I had expected Harry to report a price premium between zero and five percent, not 25 percent. This was based on what I had found in the past. I once did some research on the Castelli di Jesi Verdicchio Riserva DOCG (in the Marche region of Italy), and tried to estimate the price premium versus Verdicchio dei Castelli de Jesi DOC. The two AOP areas exactly overlap and the DOCG was created in 2010 to promote the best of the Verdicchio wines in the DOC, which had existed since 1968.The difference in requirements of the DOCG versus the DOC were a lower yield, more ageing, higher alcohol, and more oak options. All of the DOC producers were eligible to make wine to the DOCG standards but, albeit with skimpy data, I found two things. First, only some 2% of the DOC area had been transitioned to DOCG and, second, DOCG wines commanded little if any price premium. The DOCG had only been in existence for eight years, so time may change these numbers. However, as of that time, the DOCG had been a total failure. The extra cost of compliance had led to only a 2% conversion rate from DOC to DOCG and it had not raised product prices (in the USA, AVAs do not impose higher costs, they only geofence).


Harry Peterson-Nedry
Harry Peterson-Nedry

Does this mean that producers should just declare an AVA to raise wine prices? Not so, Harry points out. The wine quality must vindicate the AVA decision or consumers will not continue to pay the higher price. The effect of the creation of an AVA is to reveal, not create, the quality of the wine. And that revelation requires years of marketing by the producers in the AVA to inform the consumer.

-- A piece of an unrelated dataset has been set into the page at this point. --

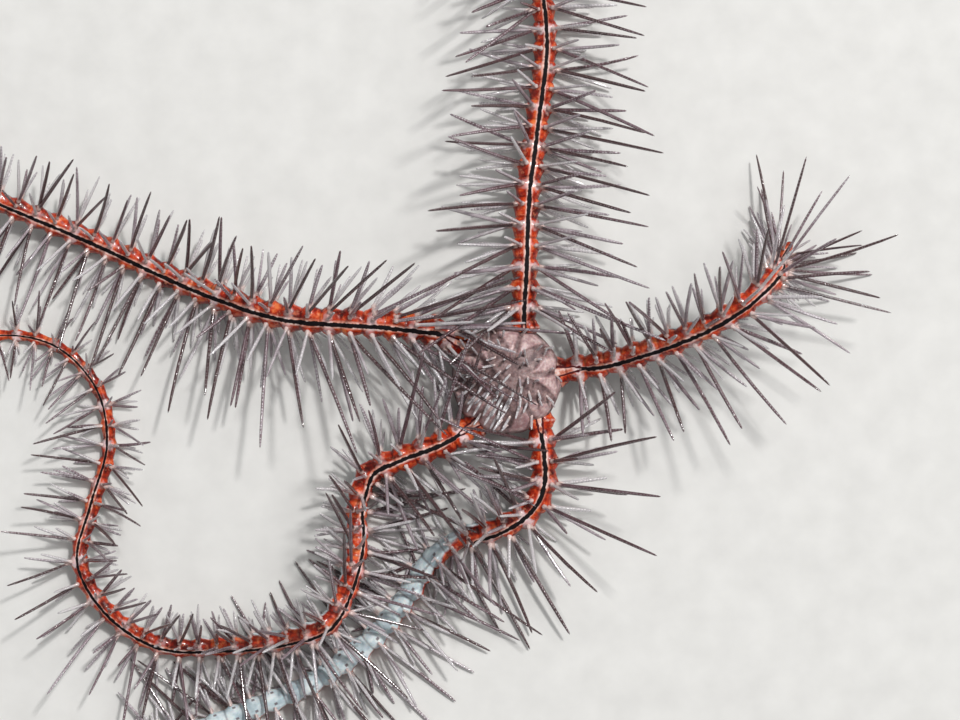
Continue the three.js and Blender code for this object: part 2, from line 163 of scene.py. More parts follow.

There is a more subtle, longer-term effect of the increase in the price of AVA wine. Producers find it viable to invest more in making it. For example, better clones in the vineyards and more ageing or better oak in the winery.


The Ribbon Ridge and Castelli di Jesi Verdicchio Riserva experiences are just two data points. Broader, systematic research is required before we can consider that we have solid results. However, these data points should be considered suggestive that the gains from creating an AVA could be considerable but have a wide variance.


This AVA effect is not confined to wine. It is actually a well understood economic phenomenon called “The Market for Lemons” discovered by an economist named George Akerlof, who received the Nobel Prize for his work. The details are too complicated to explain here but are well covered on Wikipedia.


Harry Peterson-Nedry would probably suggest wineries and vineyard owners use their geographic value factors to create an AVA. However, don’t do it unless the effects are real as the time for approval can be long and variable. Another AVA petitioner, Ed Auler, who created the Texas Hill Country AVA, got it approved in six months (it may have helped that he was a trained attorney). Ribbon Ridge took over four years.